WHAT IS BEING ASKED
The lines to print start at the one containing "Write part 3" and end at the one containing "return t.step(t.minus(from_torn, width), -0.25, 0.15, 1.0, 0.0)"; print them exactly, ends included, and only them.

* START *

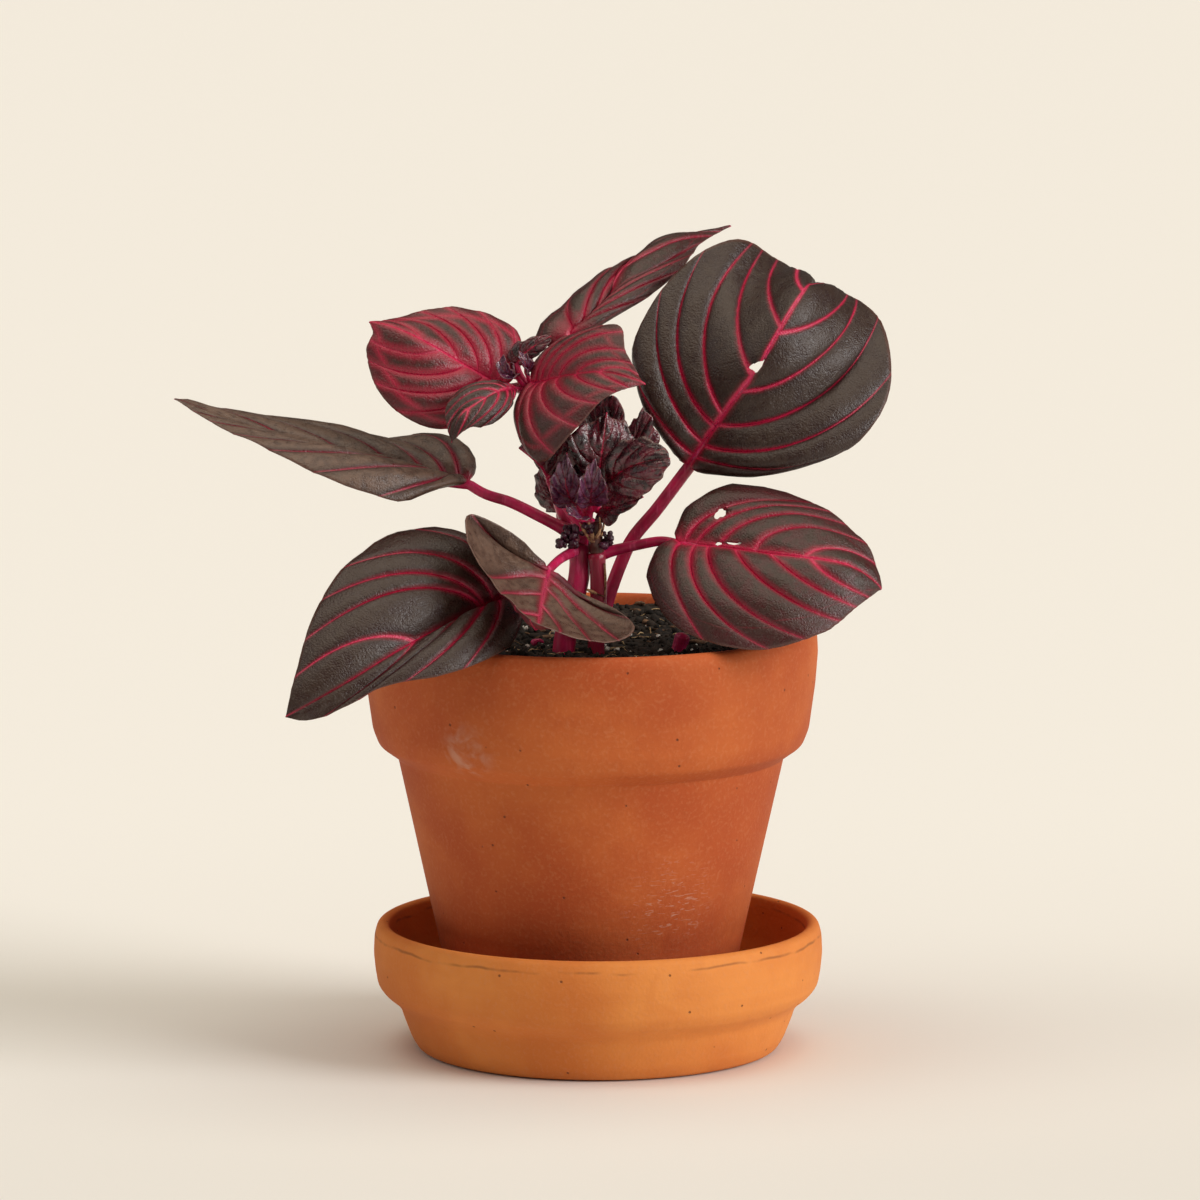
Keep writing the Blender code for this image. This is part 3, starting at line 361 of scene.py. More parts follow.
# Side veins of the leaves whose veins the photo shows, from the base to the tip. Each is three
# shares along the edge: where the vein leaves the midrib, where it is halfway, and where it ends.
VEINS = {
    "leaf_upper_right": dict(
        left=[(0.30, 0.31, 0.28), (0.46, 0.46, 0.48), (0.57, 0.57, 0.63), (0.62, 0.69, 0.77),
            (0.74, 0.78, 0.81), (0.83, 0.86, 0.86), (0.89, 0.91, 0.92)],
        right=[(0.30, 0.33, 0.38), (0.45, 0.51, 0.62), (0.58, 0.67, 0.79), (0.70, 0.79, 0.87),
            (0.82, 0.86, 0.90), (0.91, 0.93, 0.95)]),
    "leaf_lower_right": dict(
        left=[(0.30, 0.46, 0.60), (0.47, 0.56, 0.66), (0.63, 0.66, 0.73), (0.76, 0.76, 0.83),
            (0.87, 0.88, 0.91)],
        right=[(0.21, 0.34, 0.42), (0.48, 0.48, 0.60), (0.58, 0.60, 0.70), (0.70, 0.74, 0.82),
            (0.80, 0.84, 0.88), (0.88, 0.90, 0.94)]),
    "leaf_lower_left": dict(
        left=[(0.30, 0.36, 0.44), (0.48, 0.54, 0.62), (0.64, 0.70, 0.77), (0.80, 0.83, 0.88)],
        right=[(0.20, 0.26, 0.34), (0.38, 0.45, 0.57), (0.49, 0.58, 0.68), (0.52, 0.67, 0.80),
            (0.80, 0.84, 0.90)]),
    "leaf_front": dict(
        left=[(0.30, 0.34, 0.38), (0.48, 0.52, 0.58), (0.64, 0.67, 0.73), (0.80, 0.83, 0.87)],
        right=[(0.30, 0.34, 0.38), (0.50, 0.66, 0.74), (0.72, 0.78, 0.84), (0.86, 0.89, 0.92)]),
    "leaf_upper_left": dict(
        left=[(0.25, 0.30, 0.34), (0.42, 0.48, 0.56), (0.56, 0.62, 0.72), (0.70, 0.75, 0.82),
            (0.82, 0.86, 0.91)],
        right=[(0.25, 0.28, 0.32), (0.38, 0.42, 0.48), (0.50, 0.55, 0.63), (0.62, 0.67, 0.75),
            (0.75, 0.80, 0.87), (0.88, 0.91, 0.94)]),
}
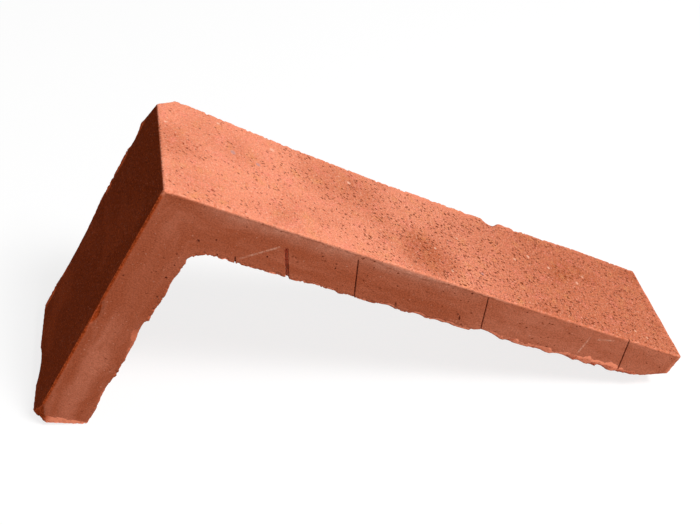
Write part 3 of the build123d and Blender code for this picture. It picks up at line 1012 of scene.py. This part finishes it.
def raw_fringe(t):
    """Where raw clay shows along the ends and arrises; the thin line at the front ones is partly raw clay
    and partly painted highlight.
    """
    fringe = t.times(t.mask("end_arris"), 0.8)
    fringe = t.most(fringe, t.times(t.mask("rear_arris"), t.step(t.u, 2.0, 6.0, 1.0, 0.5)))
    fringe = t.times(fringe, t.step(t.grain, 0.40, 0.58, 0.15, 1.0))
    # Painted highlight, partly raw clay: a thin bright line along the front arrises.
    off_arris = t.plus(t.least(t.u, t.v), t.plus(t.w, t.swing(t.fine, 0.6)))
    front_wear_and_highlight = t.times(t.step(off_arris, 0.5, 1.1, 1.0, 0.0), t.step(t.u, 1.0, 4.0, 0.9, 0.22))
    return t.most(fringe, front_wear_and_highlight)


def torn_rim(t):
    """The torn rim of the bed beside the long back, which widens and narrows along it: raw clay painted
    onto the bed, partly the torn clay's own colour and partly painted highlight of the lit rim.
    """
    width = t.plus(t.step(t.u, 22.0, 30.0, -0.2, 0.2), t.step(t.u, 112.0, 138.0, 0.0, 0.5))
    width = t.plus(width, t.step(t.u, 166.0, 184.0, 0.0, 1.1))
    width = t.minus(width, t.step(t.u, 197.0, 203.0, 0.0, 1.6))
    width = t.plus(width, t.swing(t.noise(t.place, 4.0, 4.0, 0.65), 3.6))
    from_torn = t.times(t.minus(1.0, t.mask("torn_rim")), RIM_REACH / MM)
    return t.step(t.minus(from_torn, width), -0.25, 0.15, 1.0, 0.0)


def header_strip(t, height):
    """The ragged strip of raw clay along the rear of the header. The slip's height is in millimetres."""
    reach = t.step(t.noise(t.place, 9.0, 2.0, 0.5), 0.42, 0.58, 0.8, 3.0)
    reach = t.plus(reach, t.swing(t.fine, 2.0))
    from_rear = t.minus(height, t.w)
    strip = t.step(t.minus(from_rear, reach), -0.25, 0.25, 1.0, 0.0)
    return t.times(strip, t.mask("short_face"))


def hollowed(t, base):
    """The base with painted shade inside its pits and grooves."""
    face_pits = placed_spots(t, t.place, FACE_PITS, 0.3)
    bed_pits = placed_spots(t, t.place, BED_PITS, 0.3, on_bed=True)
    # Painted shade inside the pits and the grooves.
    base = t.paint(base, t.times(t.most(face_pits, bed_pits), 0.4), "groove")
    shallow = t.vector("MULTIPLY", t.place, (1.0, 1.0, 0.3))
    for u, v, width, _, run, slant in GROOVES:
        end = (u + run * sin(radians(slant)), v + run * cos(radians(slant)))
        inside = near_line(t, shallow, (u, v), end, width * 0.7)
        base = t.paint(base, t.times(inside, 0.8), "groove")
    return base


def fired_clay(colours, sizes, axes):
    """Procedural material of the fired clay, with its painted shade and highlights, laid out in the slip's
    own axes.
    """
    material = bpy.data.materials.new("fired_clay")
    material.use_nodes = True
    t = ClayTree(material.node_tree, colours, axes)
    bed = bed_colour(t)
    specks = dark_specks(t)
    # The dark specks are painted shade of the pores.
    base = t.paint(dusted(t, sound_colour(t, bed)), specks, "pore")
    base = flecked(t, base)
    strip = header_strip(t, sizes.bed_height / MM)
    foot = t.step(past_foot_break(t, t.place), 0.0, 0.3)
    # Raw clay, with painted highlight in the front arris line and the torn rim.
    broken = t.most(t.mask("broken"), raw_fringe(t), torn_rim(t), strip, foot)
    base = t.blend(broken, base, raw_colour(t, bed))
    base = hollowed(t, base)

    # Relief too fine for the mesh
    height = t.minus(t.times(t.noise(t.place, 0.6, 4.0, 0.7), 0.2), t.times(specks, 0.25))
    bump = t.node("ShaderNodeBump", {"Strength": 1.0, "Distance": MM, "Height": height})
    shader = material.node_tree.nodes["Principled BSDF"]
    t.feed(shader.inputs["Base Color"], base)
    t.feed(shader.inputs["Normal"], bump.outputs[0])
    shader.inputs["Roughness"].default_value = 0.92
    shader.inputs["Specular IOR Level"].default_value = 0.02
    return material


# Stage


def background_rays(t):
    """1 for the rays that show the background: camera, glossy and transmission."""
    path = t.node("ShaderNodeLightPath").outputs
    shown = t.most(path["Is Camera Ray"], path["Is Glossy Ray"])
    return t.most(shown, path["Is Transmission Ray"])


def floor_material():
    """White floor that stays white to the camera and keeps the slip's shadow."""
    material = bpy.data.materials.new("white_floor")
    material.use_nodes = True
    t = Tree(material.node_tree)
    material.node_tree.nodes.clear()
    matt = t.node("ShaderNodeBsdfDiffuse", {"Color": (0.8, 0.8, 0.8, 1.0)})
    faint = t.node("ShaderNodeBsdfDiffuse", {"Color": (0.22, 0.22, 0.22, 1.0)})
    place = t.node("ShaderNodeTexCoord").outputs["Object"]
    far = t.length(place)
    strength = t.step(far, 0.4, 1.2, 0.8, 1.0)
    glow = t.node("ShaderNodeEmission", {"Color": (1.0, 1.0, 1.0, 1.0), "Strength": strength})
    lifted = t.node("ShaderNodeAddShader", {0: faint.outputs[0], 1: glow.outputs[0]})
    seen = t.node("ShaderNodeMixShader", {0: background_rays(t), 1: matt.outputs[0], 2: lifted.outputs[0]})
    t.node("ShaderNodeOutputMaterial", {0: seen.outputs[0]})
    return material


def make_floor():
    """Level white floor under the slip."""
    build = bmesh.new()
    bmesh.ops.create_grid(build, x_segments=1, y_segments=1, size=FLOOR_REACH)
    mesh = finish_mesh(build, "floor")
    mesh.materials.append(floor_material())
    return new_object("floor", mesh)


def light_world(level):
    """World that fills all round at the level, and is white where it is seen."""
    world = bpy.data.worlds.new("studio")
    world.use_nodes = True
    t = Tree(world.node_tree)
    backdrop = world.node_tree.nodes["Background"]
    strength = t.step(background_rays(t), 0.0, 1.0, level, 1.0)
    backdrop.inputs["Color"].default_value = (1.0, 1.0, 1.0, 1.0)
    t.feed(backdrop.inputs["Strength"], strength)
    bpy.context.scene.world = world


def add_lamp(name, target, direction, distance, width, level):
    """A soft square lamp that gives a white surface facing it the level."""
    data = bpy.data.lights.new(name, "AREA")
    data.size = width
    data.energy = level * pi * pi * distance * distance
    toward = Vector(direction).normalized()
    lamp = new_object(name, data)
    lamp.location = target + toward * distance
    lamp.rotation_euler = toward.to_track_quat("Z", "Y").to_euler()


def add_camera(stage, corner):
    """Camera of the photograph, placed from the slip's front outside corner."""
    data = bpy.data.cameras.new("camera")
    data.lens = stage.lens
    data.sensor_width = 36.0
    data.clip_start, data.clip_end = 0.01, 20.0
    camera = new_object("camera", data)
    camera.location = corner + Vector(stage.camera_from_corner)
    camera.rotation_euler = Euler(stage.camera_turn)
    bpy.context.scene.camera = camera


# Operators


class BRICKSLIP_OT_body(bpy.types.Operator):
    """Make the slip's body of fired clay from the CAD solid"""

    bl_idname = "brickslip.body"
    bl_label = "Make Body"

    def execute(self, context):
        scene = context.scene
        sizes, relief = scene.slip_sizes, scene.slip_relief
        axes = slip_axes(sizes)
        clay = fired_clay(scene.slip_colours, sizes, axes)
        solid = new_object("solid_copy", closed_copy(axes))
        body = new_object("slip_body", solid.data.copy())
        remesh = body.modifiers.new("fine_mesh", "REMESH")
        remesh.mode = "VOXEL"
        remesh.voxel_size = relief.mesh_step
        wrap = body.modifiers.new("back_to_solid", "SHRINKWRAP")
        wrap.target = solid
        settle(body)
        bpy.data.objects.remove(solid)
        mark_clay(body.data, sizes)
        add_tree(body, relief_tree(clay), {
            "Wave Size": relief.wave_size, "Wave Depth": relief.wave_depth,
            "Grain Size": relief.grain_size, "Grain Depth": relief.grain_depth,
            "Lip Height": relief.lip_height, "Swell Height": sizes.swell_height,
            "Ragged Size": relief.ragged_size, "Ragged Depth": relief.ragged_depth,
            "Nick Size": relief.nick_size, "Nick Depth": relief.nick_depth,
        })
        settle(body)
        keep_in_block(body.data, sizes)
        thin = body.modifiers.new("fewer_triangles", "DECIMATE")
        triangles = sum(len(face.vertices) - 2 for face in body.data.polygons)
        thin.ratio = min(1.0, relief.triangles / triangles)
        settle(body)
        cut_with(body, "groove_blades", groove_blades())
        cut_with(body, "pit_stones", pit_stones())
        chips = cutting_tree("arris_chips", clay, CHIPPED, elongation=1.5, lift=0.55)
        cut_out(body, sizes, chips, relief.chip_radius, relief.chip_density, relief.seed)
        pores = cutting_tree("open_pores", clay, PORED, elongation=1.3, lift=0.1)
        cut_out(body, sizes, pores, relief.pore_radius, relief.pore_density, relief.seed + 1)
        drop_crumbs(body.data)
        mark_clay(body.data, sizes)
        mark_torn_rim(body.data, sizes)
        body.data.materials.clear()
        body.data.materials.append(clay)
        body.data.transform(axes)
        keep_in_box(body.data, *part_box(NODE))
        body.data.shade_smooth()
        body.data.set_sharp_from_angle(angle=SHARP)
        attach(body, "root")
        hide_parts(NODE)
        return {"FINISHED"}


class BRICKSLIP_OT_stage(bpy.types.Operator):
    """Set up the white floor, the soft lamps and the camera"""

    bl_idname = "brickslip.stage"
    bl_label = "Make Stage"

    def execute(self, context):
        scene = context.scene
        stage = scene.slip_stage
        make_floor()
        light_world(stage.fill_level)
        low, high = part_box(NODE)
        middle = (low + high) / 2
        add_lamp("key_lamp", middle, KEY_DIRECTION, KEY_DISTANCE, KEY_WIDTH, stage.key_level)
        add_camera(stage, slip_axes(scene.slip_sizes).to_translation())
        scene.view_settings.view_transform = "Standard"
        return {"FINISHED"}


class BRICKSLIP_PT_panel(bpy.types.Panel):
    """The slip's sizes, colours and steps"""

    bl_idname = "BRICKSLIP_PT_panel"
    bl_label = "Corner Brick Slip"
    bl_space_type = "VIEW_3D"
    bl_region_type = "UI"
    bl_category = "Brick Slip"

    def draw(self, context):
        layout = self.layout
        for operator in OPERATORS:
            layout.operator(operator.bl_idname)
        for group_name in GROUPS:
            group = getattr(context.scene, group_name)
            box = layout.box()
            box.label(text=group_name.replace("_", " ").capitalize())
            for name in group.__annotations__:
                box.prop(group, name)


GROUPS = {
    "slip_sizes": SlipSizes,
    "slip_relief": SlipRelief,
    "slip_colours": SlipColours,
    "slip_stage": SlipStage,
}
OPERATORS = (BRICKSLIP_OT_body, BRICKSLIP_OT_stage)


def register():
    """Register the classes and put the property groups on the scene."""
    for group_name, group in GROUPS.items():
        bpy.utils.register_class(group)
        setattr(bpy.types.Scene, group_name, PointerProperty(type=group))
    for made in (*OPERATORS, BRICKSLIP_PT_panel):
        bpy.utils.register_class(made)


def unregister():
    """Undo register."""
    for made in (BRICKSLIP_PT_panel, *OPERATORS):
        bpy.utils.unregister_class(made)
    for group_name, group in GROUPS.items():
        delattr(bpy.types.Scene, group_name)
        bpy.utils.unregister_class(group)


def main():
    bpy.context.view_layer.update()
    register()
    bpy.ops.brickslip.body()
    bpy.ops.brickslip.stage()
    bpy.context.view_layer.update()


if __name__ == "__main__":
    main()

* END *

FINAL RESULT
Write part 3 of the build123d and Blender code for this picture. It picks up at line 1012 of scene.py. This part finishes it.
def raw_fringe(t):
    """Where raw clay shows along the ends and arrises; the thin line at the front ones is partly raw clay
    and partly painted highlight.
    """
    fringe = t.times(t.mask("end_arris"), 0.8)
    fringe = t.most(fringe, t.times(t.mask("rear_arris"), t.step(t.u, 2.0, 6.0, 1.0, 0.5)))
    fringe = t.times(fringe, t.step(t.grain, 0.40, 0.58, 0.15, 1.0))
    # Painted highlight, partly raw clay: a thin bright line along the front arrises.
    off_arris = t.plus(t.least(t.u, t.v), t.plus(t.w, t.swing(t.fine, 0.6)))
    front_wear_and_highlight = t.times(t.step(off_arris, 0.5, 1.1, 1.0, 0.0), t.step(t.u, 1.0, 4.0, 0.9, 0.22))
    return t.most(fringe, front_wear_and_highlight)


def torn_rim(t):
    """The torn rim of the bed beside the long back, which widens and narrows along it: raw clay painted
    onto the bed, partly the torn clay's own colour and partly painted highlight of the lit rim.
    """
    width = t.plus(t.step(t.u, 22.0, 30.0, -0.2, 0.2), t.step(t.u, 112.0, 138.0, 0.0, 0.5))
    width = t.plus(width, t.step(t.u, 166.0, 184.0, 0.0, 1.1))
    width = t.minus(width, t.step(t.u, 197.0, 203.0, 0.0, 1.6))
    width = t.plus(width, t.swing(t.noise(t.place, 4.0, 4.0, 0.65), 3.6))
    from_torn = t.times(t.minus(1.0, t.mask("torn_rim")), RIM_REACH / MM)
    return t.step(t.minus(from_torn, width), -0.25, 0.15, 1.0, 0.0)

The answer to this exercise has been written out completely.